Additionally, in 2009, Wright-Piersanti shared a photo of a vehicle carrying a menorah and asked, “Who called the Jew police?”

“I have deleted tweets from a decade ago that are offensive,” he wrote Aug. 22. “I am deeply sorry.”

Wright-Piersanti’s Twitter account is currently protected due to his privacy settings.

Rep. Lee Zeldin (R-N.Y.), the sole Jewish Republican in the House of Representatives, called for the Times to fire Wright-Piersanti in an Aug. 22 tweet.

“.@nytimes has a political editor @tomwp who literally describes himself on Twitter as anti-Semitic & has slammed Jews, Native American Indians & others,” Zeldin wrote. “This isn’t an intern. It’s an editor. Someone should walkover to his desk, tell him to pack up & escort him out.”

Associate Dean and Director of Global Social Action Agenda at the Simon Wiesenthal Center Rabbi Abraham Cooper told the Journal in a phone interview, “What would or did The New York Times do to someone in a position of responsibility who made expressions of anti-African, anti-Latino, or anti-LGBTQ? Whatever they did in responding to them, they should be applied to him.”

He proceeded to call for the Times to undergo a “top-to-bottom review” from the outside about their “views regarding the Jewish people” and make “structural changes.” 

Cooper said that he and Simon Wiesenthal Center Founder Rabbi Marvin Hier had met with three members of the Times editorial board during the ensuing aftermath of the controversy in May regarding a cartoon showing Israeli Prime Minister Benjamin Netanyahu guiding a blind President Donald Trump.
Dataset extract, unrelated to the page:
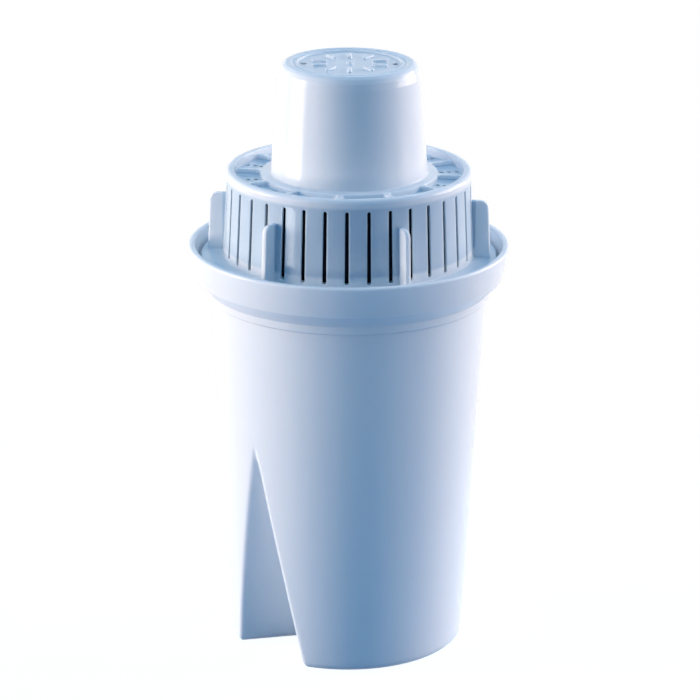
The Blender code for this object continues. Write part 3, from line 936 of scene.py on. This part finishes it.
def screen_finish():
    """Matt black thread."""
    material, add, link, shader = new_finish("black_mesh")
    place, tint = add("ShaderNodeTexCoord"), add("ShaderNodeValToRGB")
    mottle, grain = add("ShaderNodeTexNoise"), add("ShaderNodeTexNoise")
    link(place.outputs["Object"], mottle.inputs["Vector"])
    link(place.outputs["Object"], grain.inputs["Vector"])
    mottle.inputs["Scale"].default_value = 900
    grain.inputs["Scale"].default_value = 3000
    tint.color_ramp.elements[0].color = (0.004, 0.005, 0.014, 1)
    tint.color_ramp.elements[1].color = (0.010, 0.012, 0.028, 1)
    link(mottle.outputs["Fac"], tint.inputs["Fac"])
    link(tint.outputs["Color"], shader.inputs["Base Color"])
    bump_from(grain.outputs["Fac"], shader, add, link, 0.3, 0.1)
    rough_from(mottle.outputs["Fac"], shader, add, link, 0.7, 0.9)
    shader.inputs["Specular IOR Level"].default_value = 0.2
    return material


screen.data.materials.append(screen_finish())
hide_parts("inlet_screen")
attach(screen, "root")

# The room: a pale floor, clear from beneath, that runs into a white background; a soft
# lamp at each side, two low strips that show as stripes in the knob, a wide cool lamp
# overhead, and the camera where the photographer stood.
CAMERA_TURN = math.radians(45)
CAMERA_RISE = math.radians(18.2)
CAMERA_DISTANCE = 0.6968
CAMERA_LENS = 175.7
CAMERA_ROLL = math.radians(0.297)
CAMERA_SHIFT = 0.00266
LOOK_AT = Vector((0, 0, 0.061))


def place_facing(thing, turn, rise, distance):
    """Sets a camera or lamp at a turn and rise from the middle of the object, looking at it."""
    flat = math.cos(rise)
    away = Vector((math.sin(turn) * flat, -math.cos(turn) * flat, math.sin(rise)))
    aim = away.to_track_quat("Z", "Y").to_matrix().to_4x4()
    thing.matrix_world = Matrix.Translation(LOOK_AT + away * distance) @ aim


camera_data = bpy.data.cameras.new("camera")
camera_data.lens = CAMERA_LENS
camera_data.sensor_width = 36
camera_data.shift_x = CAMERA_SHIFT
camera = in_scene("camera", camera_data)
place_facing(camera, CAMERA_TURN, CAMERA_RISE, CAMERA_DISTANCE)
camera.matrix_world = camera.matrix_world @ Matrix.Rotation(CAMERA_ROLL, 4, "Z")
bpy.context.scene.camera = camera

LAMP_DISTANCE = 0.7
LAMPS = (  # name, turn from the camera and rise in degrees, width, height, watts, colour
    ("left_lamp", -88, 11, 0.38, 0.36, 6.2, (1.0, 0.83, 0.71)),
    ("left_strip", -54, -6.2, 0.10, 0.1, 0.54, (1.0, 0.95, 0.90)),
    ("right_strip", 45, -6.2, 0.50, 0.1, 0.26, (1.0, 0.98, 0.95)),
    ("right_lamp", 108, 14, 0.60, 0.38, 6.7, (1.0, 0.83, 0.74)),
    ("overhead", 0, 90, 2.4, 2.4, 10.0, (0.29, 0.66, 1.0)),
)
for name, turn, rise, width, height, power, colour in LAMPS:
    light = bpy.data.lights.new(name, "AREA")
    light.shape = "RECTANGLE"
    light.size, light.size_y = width, height
    light.energy, light.color = power, colour
    lamp = in_scene(name, light)
    place_facing(lamp, CAMERA_TURN + math.radians(turn), math.radians(rise), LAMP_DISTANCE)

TABLE_R = 0.35
FLOOR_GLOW = 0.93
SHADOW_NEAR, SHADOW_FAR = 0.07, 0.15
t = np.linspace(0, 2 * np.pi, 97)[:-1]
edge = around(TABLE_R + 0 * t, t, 0)
floor_mesh = bpy.data.meshes.new("floor")
floor_mesh.from_pydata(edge.tolist(), [], [tuple(range(len(t)))])
floor = in_scene("floor", floor_mesh)


def seen_ray(add, link):
    """1 for rays that show the background: straight from the camera, mirrored or passed on."""
    path = add("ShaderNodeLightPath")
    seen, also = add("ShaderNodeMath"), add("ShaderNodeMath")
    seen.operation = also.operation = "MAXIMUM"
    link(path.outputs["Is Camera Ray"], seen.inputs[0])
    link(path.outputs["Is Glossy Ray"], seen.inputs[1])
    link(seen.outputs[0], also.inputs[0])
    link(path.outputs["Is Transmission Ray"], also.inputs[1])
    return also.outputs[0]


def floor_finish():
    """Cool matt card that the camera sees as white, apart from the shadow near the object."""
    material, add, link, card = new_finish("floor_card")
    output = material.node_tree.nodes["Material Output"]
    place, mottle = add("ShaderNodeTexCoord"), add("ShaderNodeTexNoise")
    tint = add("ShaderNodeValToRGB")
    link(place.outputs["Object"], mottle.inputs["Vector"])
    mottle.inputs["Scale"].default_value = 30
    tint.color_ramp.elements[0].color = (0.08, 0.27, 0.46, 1)
    tint.color_ramp.elements[1].color = (0.11, 0.30, 0.49, 1)
    link(mottle.outputs["Fac"], tint.inputs["Fac"])
    link(tint.outputs["Color"], card.inputs["Base Color"])
    bump_from(mottle.outputs["Fac"], card, add, link, 0.05, 0.2)
    rough_from(mottle.outputs["Fac"], card, add, link, 0.85, 0.95)
    card.inputs["Specular IOR Level"].default_value = 0.0
    seen = seen_ray(add, link)
    glow, white = add("ShaderNodeEmission"), add("ShaderNodeEmission")
    sum_of_both = add("ShaderNodeAddShader")
    link(seen, glow.inputs["Strength"])
    glow.inputs["Color"].default_value = (FLOOR_GLOW, FLOOR_GLOW, FLOOR_GLOW, 1)
    link(card.outputs[0], sum_of_both.inputs[0])
    link(glow.outputs[0], sum_of_both.inputs[1])
    distance, fade = add("ShaderNodeVectorMath"), add("ShaderNodeMapRange")
    share, mix = add("ShaderNodeMath"), add("ShaderNodeMixShader")
    distance.operation = "LENGTH"
    link(place.outputs["Object"], distance.inputs[0])
    fade.interpolation_type = "SMOOTHSTEP"
    fade.inputs["From Min"].default_value = SHADOW_NEAR
    fade.inputs["From Max"].default_value = SHADOW_FAR
    link(distance.outputs["Value"], fade.inputs["Value"])
    share.operation = "MULTIPLY"
    link(fade.outputs[0], share.inputs[0])
    link(seen, share.inputs[1])
    link(share.outputs[0], mix.inputs[0])
    link(sum_of_both.outputs[0], mix.inputs[1])
    link(white.outputs[0], mix.inputs[2])
    side, clear = add("ShaderNodeNewGeometry"), add("ShaderNodeBsdfTransparent")
    open_below = add("ShaderNodeMixShader")
    link(side.outputs["Backfacing"], open_below.inputs[0])
    link(mix.outputs[0], open_below.inputs[1])
    link(clear.outputs[0], open_below.inputs[2])
    link(open_below.outputs[0], output.inputs["Surface"])
    return material


floor_mesh.materials.append(floor_finish())

FILL_COLOUR = (0.0, 0.055, 0.14)
world = bpy.data.worlds.new("room")
bpy.context.scene.world = world
world.use_nodes = True
world.node_tree.nodes.clear()
add, link = world.node_tree.nodes.new, world.node_tree.links.new
fill, white = add("ShaderNodeBackground"), add("ShaderNodeBackground")
mix, output = add("ShaderNodeMixShader"), add("ShaderNodeOutputWorld")
fill.inputs["Color"].default_value = (*FILL_COLOUR, 1)
white.inputs["Color"].default_value = (1, 1, 1, 1)
link(seen_ray(add, link), mix.inputs[0])
link(fill.outputs[0], mix.inputs[1])
link(white.outputs[0], mix.inputs[2])
link(mix.outputs[0], output.inputs["Surface"])
bpy.context.scene.view_settings.view_transform = "Standard"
Cooper said “It’s clear that the Times has a problem and they may have a cultural problem that they’re going to have to deal with in house.” 

Earlier in the month, Times Deputy Washington Editor Jonathan Weisman, who wrote a book in March 2018 about anti-Semitism, was demoted over racial tweets the Times viewed as “serious lapses in judgment.” Weisman apologized for the tweets.

Times spokesperson Danielle Rhoads told the Washington Examiner, “We are aware of these tweets, which are a clear violation of our standards. We are reviewing next steps.”